• Requirement
Find the line containing "doc.recompute()" and copy it exactly, along with every line after it up to and including the line containing "bpy.context.scene.collection.objects.link(empty)". Copy nothing else.

• Source excerpt
--- begin ---

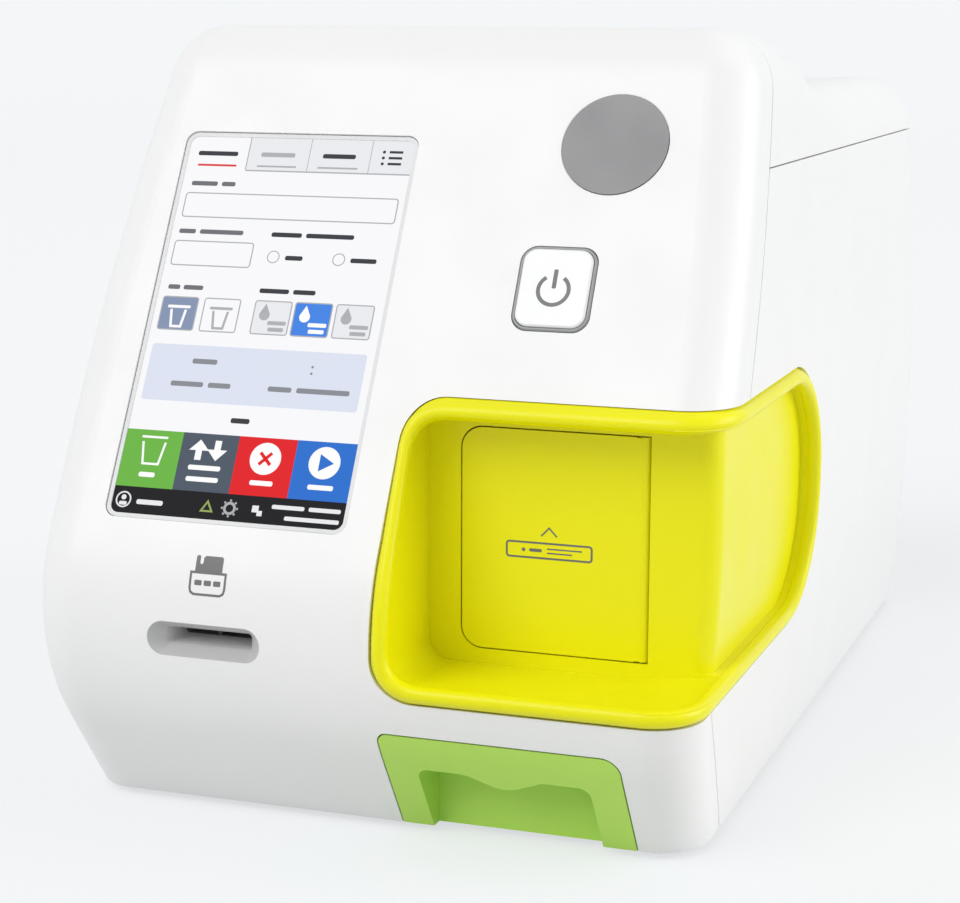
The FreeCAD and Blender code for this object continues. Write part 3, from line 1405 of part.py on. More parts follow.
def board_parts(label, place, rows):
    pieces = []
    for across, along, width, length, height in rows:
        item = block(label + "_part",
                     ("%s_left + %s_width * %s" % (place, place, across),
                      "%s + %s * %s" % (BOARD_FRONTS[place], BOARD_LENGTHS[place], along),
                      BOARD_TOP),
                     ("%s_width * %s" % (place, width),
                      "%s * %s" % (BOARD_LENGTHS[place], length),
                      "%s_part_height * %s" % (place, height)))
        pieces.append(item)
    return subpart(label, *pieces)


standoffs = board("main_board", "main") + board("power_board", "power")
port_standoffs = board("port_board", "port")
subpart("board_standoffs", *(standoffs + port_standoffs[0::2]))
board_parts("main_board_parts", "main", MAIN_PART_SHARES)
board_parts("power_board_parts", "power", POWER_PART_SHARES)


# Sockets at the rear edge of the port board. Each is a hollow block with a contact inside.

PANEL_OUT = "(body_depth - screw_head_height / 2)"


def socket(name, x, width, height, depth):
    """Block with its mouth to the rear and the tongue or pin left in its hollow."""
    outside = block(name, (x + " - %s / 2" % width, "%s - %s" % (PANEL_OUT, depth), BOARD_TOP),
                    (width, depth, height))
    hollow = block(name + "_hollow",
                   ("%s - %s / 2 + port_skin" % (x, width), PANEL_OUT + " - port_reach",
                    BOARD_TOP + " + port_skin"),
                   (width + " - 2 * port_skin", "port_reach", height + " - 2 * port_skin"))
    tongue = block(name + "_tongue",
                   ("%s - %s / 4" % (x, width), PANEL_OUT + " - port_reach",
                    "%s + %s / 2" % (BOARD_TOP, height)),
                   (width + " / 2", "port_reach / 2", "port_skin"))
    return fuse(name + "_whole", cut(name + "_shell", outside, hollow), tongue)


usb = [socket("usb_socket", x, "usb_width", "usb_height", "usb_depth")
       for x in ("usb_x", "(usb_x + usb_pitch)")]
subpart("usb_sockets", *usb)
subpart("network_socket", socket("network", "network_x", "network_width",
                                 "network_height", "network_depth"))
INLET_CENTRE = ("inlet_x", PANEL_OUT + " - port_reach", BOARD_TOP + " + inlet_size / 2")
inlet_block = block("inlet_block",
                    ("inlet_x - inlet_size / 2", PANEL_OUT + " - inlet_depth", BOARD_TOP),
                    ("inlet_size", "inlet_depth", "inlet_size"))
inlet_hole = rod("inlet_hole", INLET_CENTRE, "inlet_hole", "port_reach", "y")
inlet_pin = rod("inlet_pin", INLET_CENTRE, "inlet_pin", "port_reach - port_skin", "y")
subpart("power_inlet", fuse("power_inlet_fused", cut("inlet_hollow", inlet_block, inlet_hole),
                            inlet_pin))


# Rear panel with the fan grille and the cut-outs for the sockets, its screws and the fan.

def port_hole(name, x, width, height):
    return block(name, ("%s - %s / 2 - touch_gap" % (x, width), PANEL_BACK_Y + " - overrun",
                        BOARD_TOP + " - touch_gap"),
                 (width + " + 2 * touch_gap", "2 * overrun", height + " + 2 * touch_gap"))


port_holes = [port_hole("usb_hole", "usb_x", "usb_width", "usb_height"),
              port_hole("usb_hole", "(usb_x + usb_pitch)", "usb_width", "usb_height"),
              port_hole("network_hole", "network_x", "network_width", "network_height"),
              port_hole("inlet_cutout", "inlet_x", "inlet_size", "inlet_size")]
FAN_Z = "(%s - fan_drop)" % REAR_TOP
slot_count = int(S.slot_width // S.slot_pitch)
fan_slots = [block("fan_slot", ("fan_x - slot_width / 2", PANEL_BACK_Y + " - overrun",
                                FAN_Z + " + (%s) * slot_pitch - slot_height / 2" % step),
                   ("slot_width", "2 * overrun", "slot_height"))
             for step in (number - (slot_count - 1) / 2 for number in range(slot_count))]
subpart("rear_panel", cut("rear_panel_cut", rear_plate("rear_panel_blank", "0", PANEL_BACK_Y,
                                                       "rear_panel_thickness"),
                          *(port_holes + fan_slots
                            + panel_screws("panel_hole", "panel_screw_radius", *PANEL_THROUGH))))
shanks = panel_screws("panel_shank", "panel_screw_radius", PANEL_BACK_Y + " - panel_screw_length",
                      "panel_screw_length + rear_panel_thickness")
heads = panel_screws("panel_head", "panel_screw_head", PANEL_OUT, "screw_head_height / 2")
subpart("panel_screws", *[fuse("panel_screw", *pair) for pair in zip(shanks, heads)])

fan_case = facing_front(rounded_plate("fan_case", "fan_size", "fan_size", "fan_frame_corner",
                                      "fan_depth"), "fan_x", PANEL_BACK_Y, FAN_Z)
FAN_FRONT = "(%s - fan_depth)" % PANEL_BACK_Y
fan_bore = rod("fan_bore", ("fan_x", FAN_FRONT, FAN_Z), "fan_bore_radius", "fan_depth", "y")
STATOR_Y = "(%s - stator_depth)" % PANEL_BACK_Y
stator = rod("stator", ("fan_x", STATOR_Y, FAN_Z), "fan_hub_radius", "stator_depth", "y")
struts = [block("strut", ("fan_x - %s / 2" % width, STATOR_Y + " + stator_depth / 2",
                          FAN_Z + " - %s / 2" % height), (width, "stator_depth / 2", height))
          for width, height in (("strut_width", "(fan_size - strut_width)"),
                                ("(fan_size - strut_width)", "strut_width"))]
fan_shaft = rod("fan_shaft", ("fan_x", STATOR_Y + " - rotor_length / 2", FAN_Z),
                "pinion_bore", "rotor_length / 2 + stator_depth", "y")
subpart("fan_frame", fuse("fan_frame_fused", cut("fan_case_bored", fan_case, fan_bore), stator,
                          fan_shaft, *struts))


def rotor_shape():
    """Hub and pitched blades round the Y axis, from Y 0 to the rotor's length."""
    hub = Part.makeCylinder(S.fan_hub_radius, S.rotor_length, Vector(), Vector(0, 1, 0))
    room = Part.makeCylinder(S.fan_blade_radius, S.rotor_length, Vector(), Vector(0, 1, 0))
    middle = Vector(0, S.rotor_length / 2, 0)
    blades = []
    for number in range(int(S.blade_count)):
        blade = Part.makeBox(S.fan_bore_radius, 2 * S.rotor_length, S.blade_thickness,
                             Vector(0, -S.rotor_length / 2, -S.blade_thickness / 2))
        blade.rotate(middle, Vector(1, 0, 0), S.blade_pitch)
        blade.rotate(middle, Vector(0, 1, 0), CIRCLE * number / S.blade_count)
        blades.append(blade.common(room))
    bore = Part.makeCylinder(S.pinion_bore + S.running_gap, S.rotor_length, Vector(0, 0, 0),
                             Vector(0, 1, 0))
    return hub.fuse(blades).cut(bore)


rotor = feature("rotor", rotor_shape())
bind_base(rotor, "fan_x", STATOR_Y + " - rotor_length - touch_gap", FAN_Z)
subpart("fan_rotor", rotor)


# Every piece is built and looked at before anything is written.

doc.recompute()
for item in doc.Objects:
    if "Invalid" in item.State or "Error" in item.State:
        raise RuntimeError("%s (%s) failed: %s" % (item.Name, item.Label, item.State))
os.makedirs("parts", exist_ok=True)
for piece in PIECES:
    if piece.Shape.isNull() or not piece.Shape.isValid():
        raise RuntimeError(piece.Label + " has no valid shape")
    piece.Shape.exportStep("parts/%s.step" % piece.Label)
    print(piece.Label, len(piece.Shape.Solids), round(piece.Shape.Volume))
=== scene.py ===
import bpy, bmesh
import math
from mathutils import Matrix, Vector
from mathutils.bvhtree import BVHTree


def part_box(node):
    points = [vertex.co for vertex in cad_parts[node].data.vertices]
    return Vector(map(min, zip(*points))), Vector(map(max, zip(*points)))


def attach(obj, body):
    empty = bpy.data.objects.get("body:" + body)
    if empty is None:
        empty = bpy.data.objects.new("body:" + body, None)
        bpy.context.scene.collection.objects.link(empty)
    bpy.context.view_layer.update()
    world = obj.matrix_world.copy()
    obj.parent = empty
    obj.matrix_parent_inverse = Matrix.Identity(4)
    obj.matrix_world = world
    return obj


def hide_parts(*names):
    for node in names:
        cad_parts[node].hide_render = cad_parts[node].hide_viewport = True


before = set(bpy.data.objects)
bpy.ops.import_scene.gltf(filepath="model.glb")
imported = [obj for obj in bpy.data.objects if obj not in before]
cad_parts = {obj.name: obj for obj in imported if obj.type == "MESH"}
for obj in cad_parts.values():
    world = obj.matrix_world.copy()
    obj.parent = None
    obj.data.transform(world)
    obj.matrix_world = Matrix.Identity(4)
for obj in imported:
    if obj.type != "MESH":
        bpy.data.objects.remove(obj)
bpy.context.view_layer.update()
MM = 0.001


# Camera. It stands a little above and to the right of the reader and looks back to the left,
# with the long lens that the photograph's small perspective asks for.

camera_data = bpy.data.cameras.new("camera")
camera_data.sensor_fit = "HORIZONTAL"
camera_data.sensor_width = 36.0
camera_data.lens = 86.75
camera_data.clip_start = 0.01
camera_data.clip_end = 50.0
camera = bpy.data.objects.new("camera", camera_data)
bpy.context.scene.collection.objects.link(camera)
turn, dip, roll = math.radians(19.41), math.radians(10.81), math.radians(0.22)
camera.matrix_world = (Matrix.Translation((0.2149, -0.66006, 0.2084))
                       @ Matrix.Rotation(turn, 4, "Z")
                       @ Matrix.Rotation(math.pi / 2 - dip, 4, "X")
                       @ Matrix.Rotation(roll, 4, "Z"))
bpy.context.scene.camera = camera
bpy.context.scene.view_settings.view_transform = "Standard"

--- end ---

• Result for this task
doc.recompute()
for item in doc.Objects:
    if "Invalid" in item.State or "Error" in item.State:
        raise RuntimeError("%s (%s) failed: %s" % (item.Name, item.Label, item.State))
os.makedirs("parts", exist_ok=True)
for piece in PIECES:
    if piece.Shape.isNull() or not piece.Shape.isValid():
        raise RuntimeError(piece.Label + " has no valid shape")
    piece.Shape.exportStep("parts/%s.step" % piece.Label)
    print(piece.Label, len(piece.Shape.Solids), round(piece.Shape.Volume))
=== scene.py ===
import bpy, bmesh
import math
from mathutils import Matrix, Vector
from mathutils.bvhtree import BVHTree


def part_box(node):
    points = [vertex.co for vertex in cad_parts[node].data.vertices]
    return Vector(map(min, zip(*points))), Vector(map(max, zip(*points)))


def attach(obj, body):
    empty = bpy.data.objects.get("body:" + body)
    if empty is None:
        empty = bpy.data.objects.new("body:" + body, None)
        bpy.context.scene.collection.objects.link(empty)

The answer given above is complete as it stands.